10. Ada yang tiga syarat menjadi pengikut Yesus: Menyangkal diri, Memikul Salib dan Mengikut Yesus. Ini syarat tapi bukan paksaan. Pengambilan keputusan harus dengan konskwensi. Kata ‘yang mau’ berpadanan dengan kerelaan. Bila telah rela maka harus melakukan ketiga hal tersebut. Jadi ikut bukan supaya kaya, supaya sukses, supaya terberkati, tapi ikut perlu penyangkalan diri; merendahkan hati, meniadakan keberadan kita untuk kehidupan orang lain. Penyangkalan diri merupakan sebuah sikap yang diwujudkan dalam sebuah tekad, keinginan, dan keberanian diri, untuk tidak lagi melakukan atau menghadirkan dalam benak pikiran maupun isi hati, berbagai perilaku atau pola pemikiran yang hanya ingin menyenangkan hati atau diri sendiri. Menyangkal diri melampaui diri sendiri untuk siap berkorban bagi yang lain
11. Itulah yang dikatakan oleh seorang teolog Jepang Kosuke Koyama dalam bukunya ‘tidak ada gagang pada salib’, bahwa mengikut Yesus, berarti berjalan di salib. Salib bukan tas, rantang makanan atau ember yang punya gagang dan bisa ditenteng, tapi salib tidak punya gagang harus dipikul, maka ikut Yesus bukan berarti jalan kita menjadi mulus tanpa penderitaan, sebaliknya salib adalah penderitaan.
12. Seraya kita melintasi jalanan panjang menuju surga, kita memikul salib kita. Kita tidak mungkin memikul salib sambil korupsi, sambil menghalalkan segala cara. Coba kita bayangkan, jika kita memikul salib, di tengah jalan karena lelah kita memotong sedikit, lalu kemudian kita potong maka pada akhir perjalanan kita yang kita pikul bukan lagi salib, tapi hanya potongan kayu. Tentu kita tidak ikut masuk ke pesta sukacita tanpa salib yang utuh, tanpa salib yang tak bergagang.

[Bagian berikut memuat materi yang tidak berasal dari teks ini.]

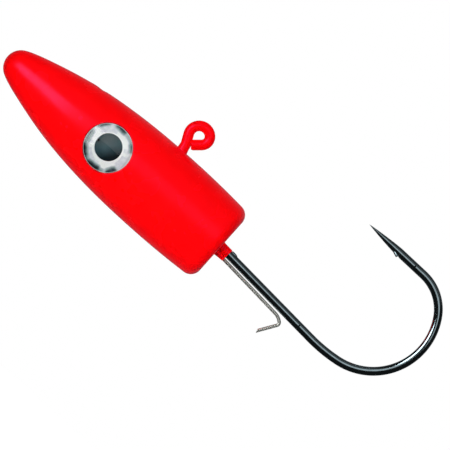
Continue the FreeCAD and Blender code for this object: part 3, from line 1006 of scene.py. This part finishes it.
class JIG_OT_stage(bpy.types.Operator):
    """Set the plain floor, the soft light and the camera"""

    bl_idname = "jig.stage"
    bl_label = "Stage"

    def execute(self, context):
        scene = context.scene
        scene.view_settings.view_transform = "Standard"
        middle = (CAD_LOW + CAD_HIGH) / 2
        mesh = bpy.data.meshes.new("floor")
        reach, under = 2.0, CAD_LOW.z - 0.072
        angle = np.linspace(0, 2 * math.pi, 97)[:-1]
        rim = np.stack([reach * np.cos(angle), reach * np.sin(angle), np.full(96, under)], -1)
        mesh.from_pydata(rim.tolist(), [], [list(range(96))])
        floor = bpy.data.objects.new("floor", mesh)
        scene.collection.objects.link(floor)
        material, tree, out = new_material("matt_white_sweep")
        shader = node(tree, "ShaderNodeBsdfPrincipled", {
            "Base Color": rgba(scene.jig_finish.floor),
            "Roughness": 0.9,
            "Emission Color": (1, 1, 1, 1),
            "Emission Strength": 1.0,
        })
        tree.links.new(shader.outputs[0], out.inputs["Surface"])
        mesh.materials.append(material)
        floor.visible_glossy = False
        floor.visible_diffuse = False

        world = bpy.data.worlds.new("studio")
        scene.world = world
        world.use_nodes = True
        tree = world.node_tree
        tree.nodes.clear()
        way = node(tree, "ShaderNodeTexCoord").outputs["Generated"]
        split = node(tree, "ShaderNodeSeparateXYZ", links={"Vector": way})
        # the room is dim towards the camera and brightens behind the object and a little overhead
        lift = node(
            tree,
            "ShaderNodeMath",
            {1: 0.15},
            {0: split.outputs["Z"], 2: split.outputs["Y"]},
            operation="MULTIPLY_ADD",
        )
        behind = node(tree, "ShaderNodeMapRange", links={"Value": lift.outputs[0]})
        steep = node(tree, "ShaderNodeMath", {1: 2.0}, {0: behind.outputs["Result"]}, operation="POWER")
        glow = node(
            tree,
            "ShaderNodeMath",
            {1: 0.17, 2: 0.008},
            {0: steep.outputs[0]},
            operation="MULTIPLY_ADD",
        )
        # seen straight, it is plain white like the floor
        seen = node(tree, "ShaderNodeLightPath")
        level = node(
            tree,
            "ShaderNodeMix",
            {3: 1.0},
            {0: seen.outputs["Is Camera Ray"], 2: glow.outputs[0]},
            data_type="FLOAT",
        )
        back = node(tree, "ShaderNodeBackground", {"Color": (1, 1, 1, 1)}, {"Strength": level.outputs[0]})
        tree.links.new(back.outputs[0], node(tree, "ShaderNodeOutputWorld").inputs["Surface"])

        aim = (middle.x, 0, middle.z)
        # the key is brightest towards the nose, and a second, dimmer panel carries it on over the hook
        softbox("key_nose", (middle.x - 0.38, -0.47, middle.z + 0.01), aim, 0.28, 0.34, 3.6)
        softbox("key_hook", (middle.x + 0.02, -0.53, middle.z + 0.16), aim, 0.5, 0.28, 0.48)
        # broad fills from both sides, above and below light the colours and aren't mirrored in the gloss
        for side in (-1, 1):
            softbox("fill", (middle.x, side * 0.6, middle.z + 0.05), aim, 1.0, 0.9, 1.75, False)
        softbox("fill_over", (middle.x, 0, middle.z + 0.6), aim, 1.0, 0.8, 0.9, False)
        softbox("fill_under", (middle.x, -0.02, middle.z - 0.08), aim, 0.3, 0.26, 1.1, False)
        softbox("sky", (middle.x, -0.35, middle.z + 0.5), aim, 0.9, 0.4, 0.07)

        camera = bpy.data.objects.new("camera", bpy.data.cameras.new("camera"))
        # a long lens from afar, square on to the left side, rolled so that the nose points up to the left
        camera.data.lens = 1200
        camera.data.sensor_width = 36
        camera.data.clip_start, camera.data.clip_end = 0.1, 10
        along = Vector((0.7459, 0, 0.6660))
        up = Vector((-0.6660, 0, 0.7459))
        back_way = along.cross(up)
        at = middle + Vector((0.00402, -3.0, -0.00353))
        turn = Matrix((along, up, back_way)).transposed().to_4x4()
        camera.matrix_world = Matrix.Translation(at) @ turn
        scene.collection.objects.link(camera)
        scene.camera = camera
        return {"FINISHED"}


class JIG_PT_pieces(bpy.types.Panel):
    """List the operators, and the sizes and colours that they use"""

    bl_label = "Jig head"
    bl_space_type = "VIEW_3D"
    bl_region_type = "UI"
    bl_category = "Jig head"

    def draw(self, context):
        for operator in OPERATORS:
            self.layout.operator(operator.bl_idname)
        for group in GROUPS:
            for field in getattr(context.scene, group).__annotations__:
                self.layout.prop(getattr(context.scene, group), field)


OPERATORS = (JIG_OT_lead, JIG_OT_paint, JIG_OT_hook, JIG_OT_keeper, JIG_OT_eyes, JIG_OT_stage)
GROUPS = {"jig_body": JigBodySizes, "jig_wire": JigWireSizes, "jig_finish": JigFinishes}


def register():
    for made in (*GROUPS.values(), *OPERATORS, JIG_PT_pieces):
        bpy.utils.register_class(made)
    for name, group in GROUPS.items():
        setattr(bpy.types.Scene, name, PointerProperty(type=group))


def unregister():
    for name in GROUPS:
        delattr(bpy.types.Scene, name)
    for made in (JIG_PT_pieces, *OPERATORS, *GROUPS.values()):
        bpy.utils.unregister_class(made)


def build_all():
    register()
    bpy.ops.jig.lead()
    bpy.ops.jig.paint()
    bpy.ops.jig.hook()
    bpy.ops.jig.keeper()
    bpy.ops.jig.eyes()
    bpy.ops.jig.stage()


if __name__ == "__main__":
    build_all()
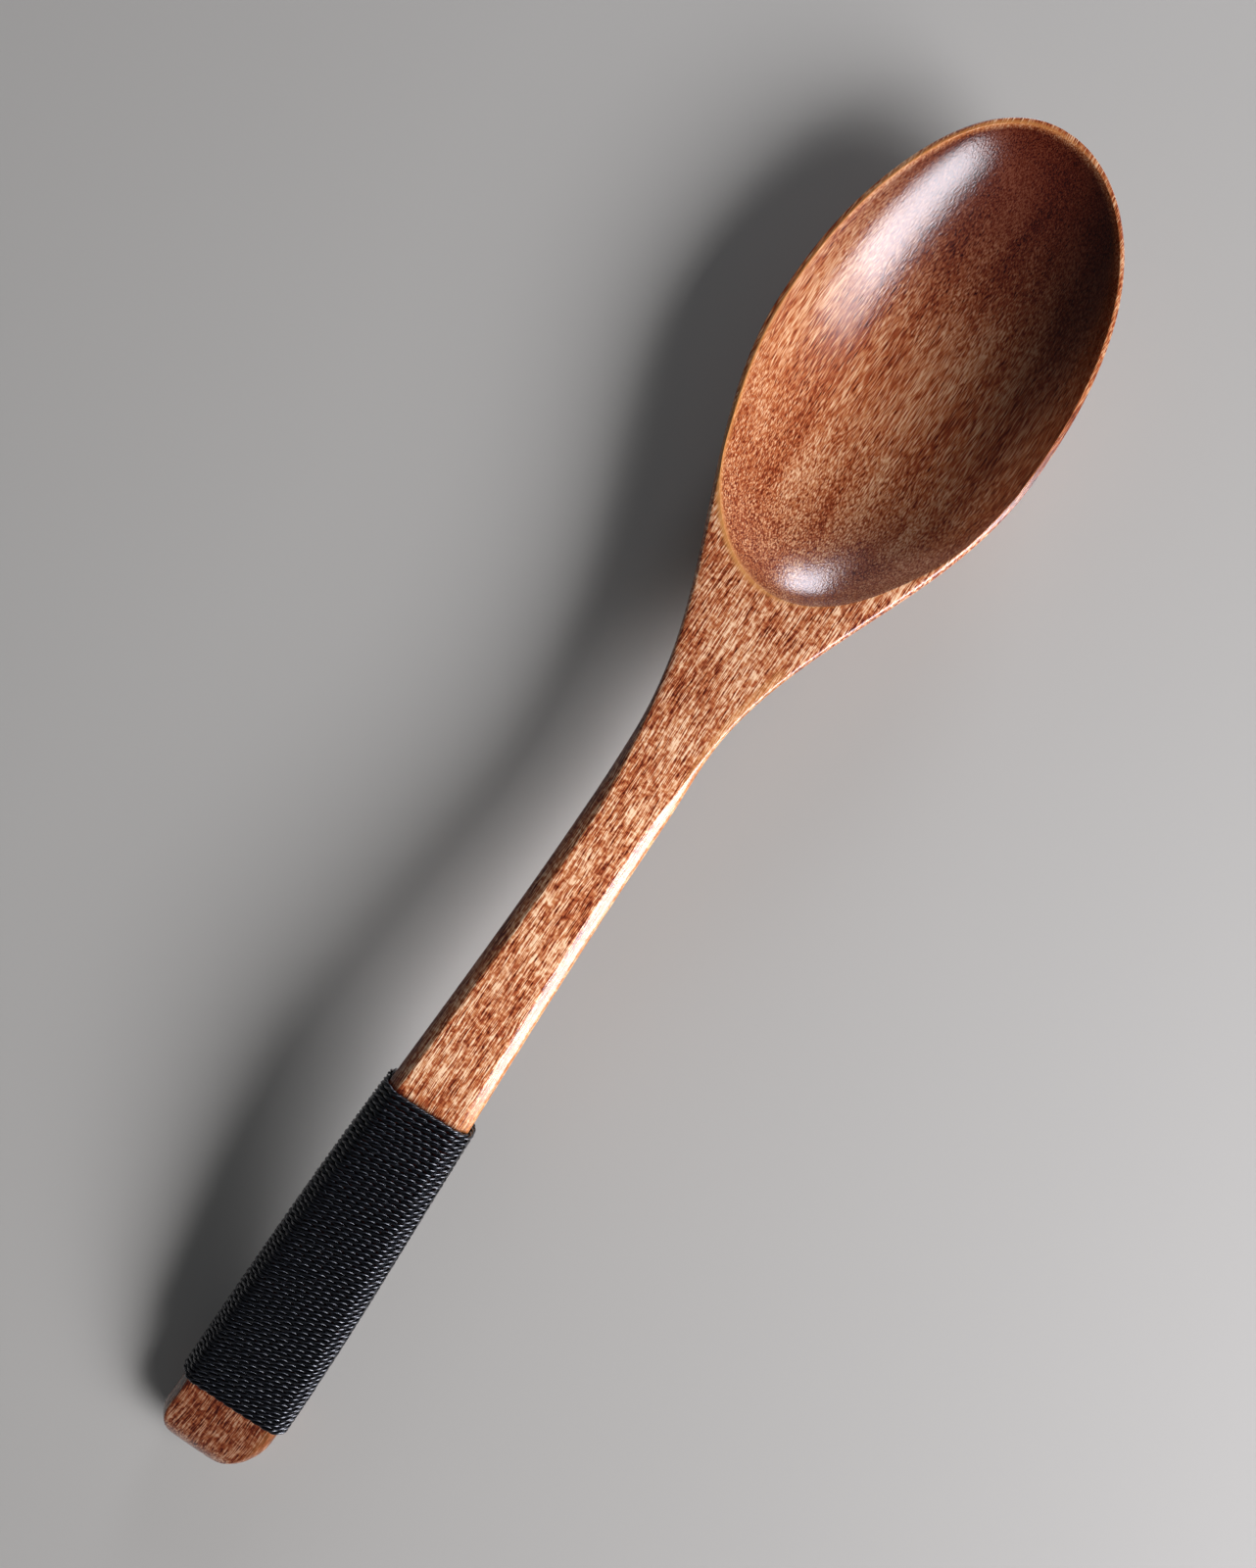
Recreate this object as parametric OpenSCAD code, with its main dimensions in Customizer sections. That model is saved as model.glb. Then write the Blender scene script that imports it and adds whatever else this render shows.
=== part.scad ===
// Table spoon carved from one piece of hardwood, with a cord wound round the end of its handle.
// +X runs from the butt of the handle to the tip of the bowl, +Y across, +Z up.
// The spoon lies on z = 0 with its bowl open upward, and x = 0 is the middle of its length.
// It rests on the bottom of the bowl and on the lower edge of the butt.

/* [Spoon] */
// Overall length, from the butt to the tip
spoon_len = 230; // [200:1:260]
// Height of the handle's crest above the table
crest_h = 18.6; // [16:0.1:24]
// Distance of the crest from the butt
crest_at = 72; // [60:1:84]

/* [Bowl] */
// Widest width of the bowl
bowl_w = 44.8; // [36:0.2:54]
// Length from the hollow's front edge to the tip
bowl_len = 77; // [64:0.5:90]
// Depth of the hollow below the rim
hollow_depth = 11.5; // [8:0.1:14]
// Thickness of the wood under the deepest place
bowl_floor = 3; // [2:0.1:4.5]
// Width of the flat rim round the hollow
rim_w = 0.8; // [0.6:0.1:2]
// How far the tip's rim stands above the middle of the rim
tip_rise = 1.5; // [0:0.1:4]

/* [Handle] */
// Width at the waist, where the handle is narrowest
waist_w = 10.9; // [8:0.1:16]
// Thickness at the waist
waist_t = 6.6; // [5:0.1:9]
// Height of the waist's top above the table
waist_h = 15.6; // [12:0.1:18]
// Length over which the neck widens from the waist to the bowl's widest place
neck_len = 65.5; // [56:0.5:78]
// Width at the butt
butt_w = 16.6; // [13:0.1:20]
// Thickness at the butt
butt_t = 6; // [5:0.1:8]
// Length of the butt's rounding, seen from above
butt_round = 7; // [4:0.5:9]

/* [Cord] */
// Thickness of the cord
cord_d = 0.88; // [0.7:0.02:1.2]
// Air between one turn of the cord and the next
turn_gap = 0.03; // [0.02:0.01:0.2]
// Bare wood left between the butt and the first turn
bare_butt = 12; // [7.5:0.5:14]
// Length of the winding along the handle
wrap_len = 56; // [36:1:60]
// Clearance between the wood and the cord
cord_clear = 0.05; // [0.04:0.01:0.3]

/* [Hidden] */
x_butt = -spoon_len / 2;
x_tip = spoon_len / 2;
x_crest = x_butt + crest_at;
nose = bowl_len / 2;            // widest place of the bowl to its tip
x_wide = x_tip - nose;
x_waist = x_wide - neck_len;    // the neck starts to widen here
rim_h = hollow_depth + bowl_floor;
rim_edge = 0.5;                 // height of the rim's rounded outer edge
nose_power = 2.1;               // fullness of the bowl's front half, 2 is an ellipse
side_power = [3, 2.1];          // fullness of the cross-section, at the handle and at the bowl
waist_run = 11;                 // length of the narrowest part, before the neck
wide_run = 2;                   // length of the bowl's widest part, before x_wide
droop = 1.5;                    // how the handle curves down towards the butt
hollow_power = [2.1, 0.72];     // shape of the hollow's wall, steep at its edge and flat below
upright_after = 60;             // length past the crest over which the sections turn upright
end_skip = 0.05;                // flat left at both ends of the loft
around = 48;                    // points round each ring of the body
butt_rings = 6;
handle_rings = 25;
edge_rings = 20;                // 1 mm apart, round the hollow's front edge
edge_lead = 8;                  // how far before that edge they start
bowl_rings = 10;
nose_rings = 18;
cord_sides = 6;
cord_steps = 16;                // rings in each turn of the cord
corner_bias = 13;               // degrees that a turn's rings are drawn towards the rounded corners
facet_sag = 0.008 * butt_w;     // how far the cord's straight facets cut inside its curve

// Rises smoothly from 0 to 1 as u goes from 0 to 1.
function ease(u) = (1 - cos(180 * min(max(u, 0), 1))) / 2;
function mix(a, b, u) = a + (b - a) * u;
// Quarter of a superellipse: 1 at u = 0, falling to 0 at u = 1.
function arch(u, power) = pow(max(1 - pow(min(abs(u), 1), power), 0), 1 / power);
// How far x has come along the neck, from the waist to the bowl's widest part.
function neck(x) = ease((x - x_waist) / (neck_len - wide_run));
// How far x has come along the taper, from the waist to where the butt's rounding starts.
function taper(x) = ease((x_waist - waist_run - x) / (x_waist - waist_run - x_butt - butt_round));
// Rounding of the butt, as a factor on a size, over a length from the end.
function butt_end(x, length, power) = arch(max(0, 1 - (x - x_butt) / length), power);

// Half of the width at x.
function half_w(x) =
    x < x_waist ? mix(waist_w, butt_w, taper(x)) / 2 * butt_end(x, butt_round, 2.4)
  : x < x_wide ? mix(waist_w, bowl_w, neck(x)) / 2
  : bowl_w / 2 * arch((x - x_wide) / nose, nose_power);

// Height of the handle's top and of the bowl's rim at x. The handle drops from its crest by as much
// as lets the rounded lower edge of the butt rest on the table.
butt_drop = (crest_h - 1.02 * butt_t) / pow(1 - butt_t / 2 / crest_at, droop);
function top_z(x) =
    x < x_crest ? crest_h - butt_drop * pow((x_crest - x) / crest_at, droop)
  : x < x_waist ? mix(crest_h, waist_h, ease((x - x_crest) / (x_waist - x_crest)))
  : x < x_wide ? mix(waist_h, rim_h, neck(x))
  : rim_h + tip_rise * pow((x - x_wide) / nose, 2);

// Thickness of the outer shape at x, as if it had no hollow.
function thick(x) =
    x < x_waist ? mix(butt_t, waist_t, (x - x_butt) / (x_waist - x_butt))
  : x < x_wide ? mix(waist_t, rim_h, neck(x))
  : rim_h * arch((x - x_wide) / nose, side_power[1]);

// Part of the thickness that lies above the widest line of the section.
function upper(x) = mix(thick(x) / 2, min(rim_edge, thick(x) / 2), neck(x));
function power_at(x) = mix(side_power[0], side_power[1], neck(x));

// Angle that the section at x leans by: square to the centre line in the handle, upright in the bowl.
function mid_z(x) = top_z(x) - thick(x) / 2;
function tilt(x) =
    atan(mid_z(x + 0.5) - mid_z(x - 0.5)) * (1 - ease((x - x_crest) / upright_after));

// Depth of the hollow under the rim at a place. Outside the hollow's outline it is 0.
hollow_nose = nose - rim_w;
hollow_half_w = bowl_w / 2 - rim_w;
function hollow(x, y) =
    let (along = (x - x_wide) / (x < x_wide ? nose : hollow_nose),
         r = norm([along, y / hollow_half_w]))
    r >= 1 ? 0 : hollow_depth * pow(1 - pow(r, hollow_power[0]), hollow_power[1]);

// A point of the section at x, across and up from its widest line. Angle 0 is the +Y side, 90 the
// top and 270 the bottom, and grow swells the outline.
function outline(x, angle, grow = 0) =
    let (p = power_at(x), w = half_w(x),
         h = (angle % 360 < 180 ? upper(x) : thick(x) - upper(x)) * butt_end(x, butt_t / 2, 2),
         c = cos(angle), s = sign(sin(angle)),
         outward = abs(c) > 0.9999 ? [sign(c), 0]
           : [sign(c) * pow(abs(c), p - 1) / w, s * pow(arch(c, p), p - 1) / h])
    [w * c, s * h * arch(c, p)] + grow * outward / norm(outward);

// Puts a section's point into the spoon's frame, on a plane square to the handle's centre line.
function placed(x, yv) =
    let (t = tilt(x), edge_z = top_z(x) - upper(x) / cos(t))
    [x - yv[1] * sin(t), yv[0], edge_z + yv[1] * cos(t)];

function body_point(x, angle) =
    let (p = placed(x, outline(x, angle)))
    angle > 0 && angle < 180 ? [p[0], p[1], p[2] - hollow(p[0], p[1])] : p;

// Skin of a loft: rings of equal length joined by quads, and both ends closed.
function loft_faces(rings, count) = concat(
    [[for (j = [0 : count - 1]) j]],
    [for (i = [0 : rings - 2], j = [0 : count - 1])
        let (k = (j + 1) % count)
        [(i + 1) * count + j, (i + 1) * count + k, i * count + k, i * count + j]],
    [[for (j = [count - 1 : -1 : 0]) (rings - 1) * count + j]]);

// Places of the body's rings: close together at the butt, the hollow's front edge and the tip.
x_edge = x_wide - nose - edge_lead;
stations = concat(
    [for (i = [0 : butt_rings - 1]) x_butt + end_skip + butt_round * (1 - cos(90 * i / butt_rings))],
    [for (i = [0 : handle_rings - 1]) mix(x_butt + butt_round, x_edge, i / handle_rings)],
    [for (i = [0 : edge_rings - 1]) x_edge + i],
    [for (i = [0 : bowl_rings - 1]) mix(x_edge + edge_rings, x_wide, i / bowl_rings)],
    [for (i = [0 : nose_rings]) x_wide + (nose - end_skip) * sin(90 * i / nose_rings)]);

module spoon_body() {
    color("#8a4226")
    polyhedron(
        points = [for (x = stations, j = [0 : around - 1]) body_point(x, j * 360 / around)],
        faces = loft_faces(len(stations), around));
}

// The winding is as many whole turns as fit its length, with half a cord's width at each end.
pitch = cord_d + turn_gap;
turns = floor(wrap_len / pitch) - 1;
wrap_start = x_butt + bare_butt + pitch / 2;

// Ring of the cord, i steps after its start: one of its directions points away from the wood, and
// the other along the handle.
function cord_ring(i) =
    let (x = wrap_start + pitch * i / cord_steps, t = tilt(x),
         turn = i * 360 / cord_steps, angle = turn - corner_bias * sin(2 * turn),
         inside = cord_clear + facet_sag,
         mid = placed(x, outline(x, angle, inside + cord_d / 2)),
         outside = placed(x, outline(x, angle, inside + cord_d)),
         out = (outside - mid) / norm(outside - mid), along = [cos(t), 0, sin(t)])
    [for (k = [0 : cord_sides - 1])
        let (a = k * 360 / cord_sides)
        mid + cord_d / 2 * (cos(a) * out - sin(a) * along)];

module cord_winding() {
    rings = turns * cord_steps + 1;
    color("#15171c")
    polyhedron(points = [for (i = [0 : rings - 1], p = cord_ring(i)) p],
               faces = loft_faces(rings, cord_sides));
}

spoon_body();
cord_winding();
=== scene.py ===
"""Carved hardwood spoon with a cord wound round the end of its handle.

+X runs from the butt of the handle to the tip of the bowl, +Z is up, and the spoon lies on
z = 0 with its bowl open upward. The shape functions work in millimetres, and MM turns their
results into the frame's metres.
"""

import math

import bmesh
import bpy
import numpy as np
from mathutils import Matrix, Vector


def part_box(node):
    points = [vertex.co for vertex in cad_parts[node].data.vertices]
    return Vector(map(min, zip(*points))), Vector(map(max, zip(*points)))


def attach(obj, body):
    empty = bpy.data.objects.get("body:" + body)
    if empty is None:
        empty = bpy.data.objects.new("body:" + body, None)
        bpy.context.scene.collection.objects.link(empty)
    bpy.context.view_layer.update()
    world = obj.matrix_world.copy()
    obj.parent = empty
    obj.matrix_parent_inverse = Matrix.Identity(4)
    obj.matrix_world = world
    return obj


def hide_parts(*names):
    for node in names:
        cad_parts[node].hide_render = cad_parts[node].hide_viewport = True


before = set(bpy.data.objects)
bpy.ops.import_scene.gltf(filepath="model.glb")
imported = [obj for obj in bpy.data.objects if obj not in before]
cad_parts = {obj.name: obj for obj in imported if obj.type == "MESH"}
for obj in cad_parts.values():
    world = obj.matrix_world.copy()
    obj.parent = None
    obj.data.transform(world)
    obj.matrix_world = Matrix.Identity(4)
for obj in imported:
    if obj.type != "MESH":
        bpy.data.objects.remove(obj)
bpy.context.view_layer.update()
MM = 0.001

# ---------------------------------------------------------------- sizes, in millimetres
wood_low, wood_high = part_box("spoon_body")
SPOON_LEN = round((wood_high.x - wood_low.x) / MM)
BOWL_W = (wood_high.y - wood_low.y) / MM
CREST_H = 18.6
CREST_AT = 72
BOWL_LEN = 77
HOLLOW_DEPTH = 11.5
BOWL_FLOOR = 3
RIM_W = 0.8
TIP_RISE = 1.5
WAIST_W, WAIST_T, WAIST_H = 10.9, 6.6, 15.6
WAIST_RUN = 11
NECK_LEN = 65.5
WIDE_RUN = 2
BUTT_W, BUTT_T, BUTT_ROUND = 16.6, 6, 7
CORD_D, CORD_PITCH = 0.88, 0.91
BARE_BUTT, WRAP_LEN = 12, 56

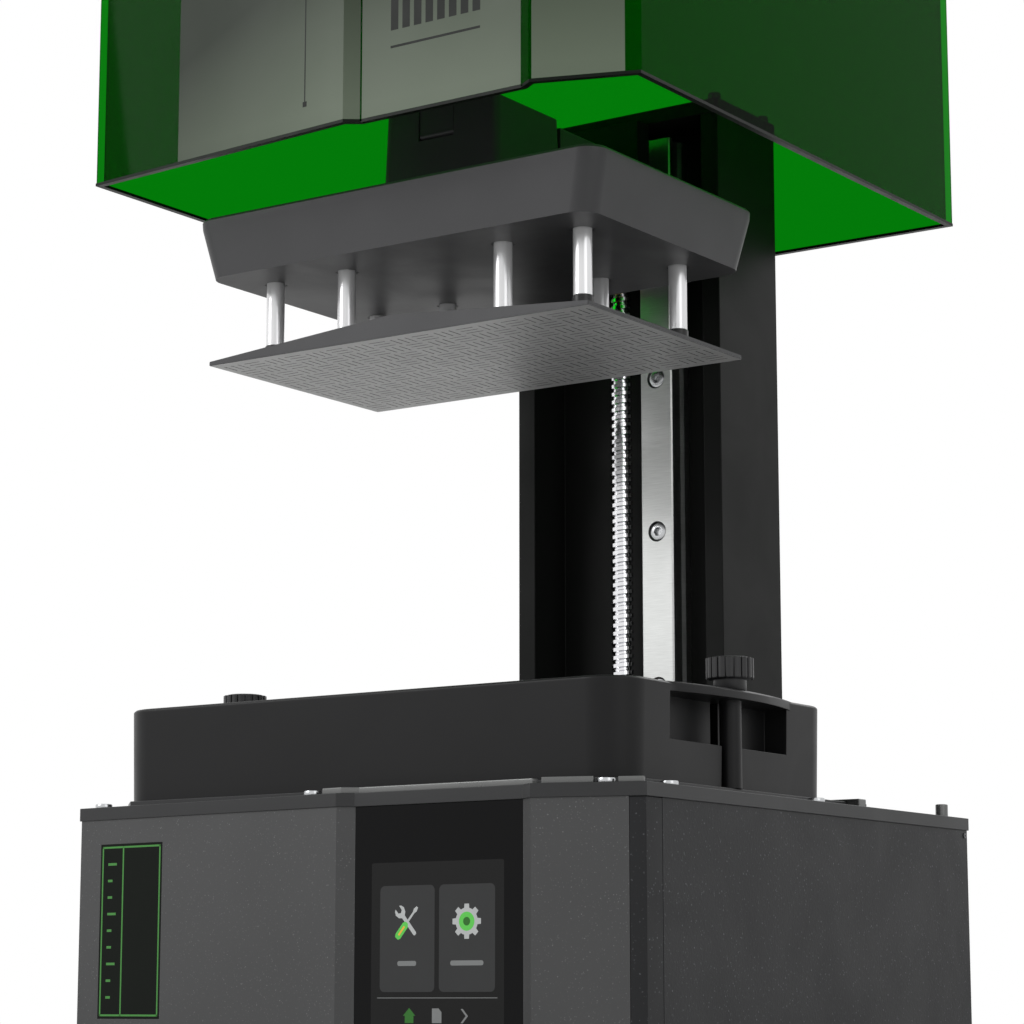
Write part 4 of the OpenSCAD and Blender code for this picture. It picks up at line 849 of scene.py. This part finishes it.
class OBJECT_OT_printer_light_engine(PrinterPiece, bpy.types.Operator):
    """Finishes the lamp board, heat sink, reflector, lens and masking screen"""
    bl_idname = "object.printer_light_engine"
    bl_label = "Light engine"

    def execute(self, context):
        dress(("mask_screen", "Screen glass"), ("collimating_lens", "Lens plastic"), ("led_board", "Lamp board"),
              ("light_box", "Sheet steel"), ("screen_glass", "Screen glass", 0.25),
              ("heat_sink", "Cast aluminium", 0.25))
        bm = bmesh.new()
        lathe(bm, [(0.95 * MM, 0.0), (0.9 * MM, 0.25 * MM), (0.6 * MM, 0.55 * MM), (0.2 * MM, 0.68 * MM)], steps=12)
        pitch, span, top = 2.7 * MM, range(-3, 4), high("led_board").z
        places = [Vector((i * pitch, PLATFORM_Y + j * pitch, top)) for i in span for j in span
                  if math.hypot(i, j) < 3.4]
        place(copies("led_lenses", bm, "Lamp lens", places), "base", "clear_film")
        return {"FINISHED"}


class OBJECT_OT_printer_electrics(PrinterPiece, bpy.types.Operator):
    """Finishes the boards, supply, fan, inlet, switch and socket"""
    bl_idname = "object.printer_electrics"
    bl_label = "Electrics"

    def execute(self, context):
        dress(("fan_frame", "Black plastic"), ("fan_rotor", "Black plastic"), ("mainboard", "Circuit board"),
              ("power_supply", "Sheet steel"), ("power_inlet", "Black plastic", 0.25),
              ("switch_frame", "Black plastic", 0.3), ("switch_rocker", "Rocker plastic", 0.35),
              ("usb_port", "Screw steel", 0.12))
        return {"FINISHED"}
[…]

13. Tak seorangpun yang yang dapat menyelamatkan nyawanya sendiri, tetapi yang kehilangan nyawa karena injil, karena konsisten di jalan salib akan mendapatkan nyawa itu, karena yang punya nyawa kita adalah Allah dalam diri Yesus yang menderita untuk kehidupan kita.
14. Selamat menderita bersama Yesus, selamat berjalan di jalan salib, Tuhan Yesus memberkati. Amin.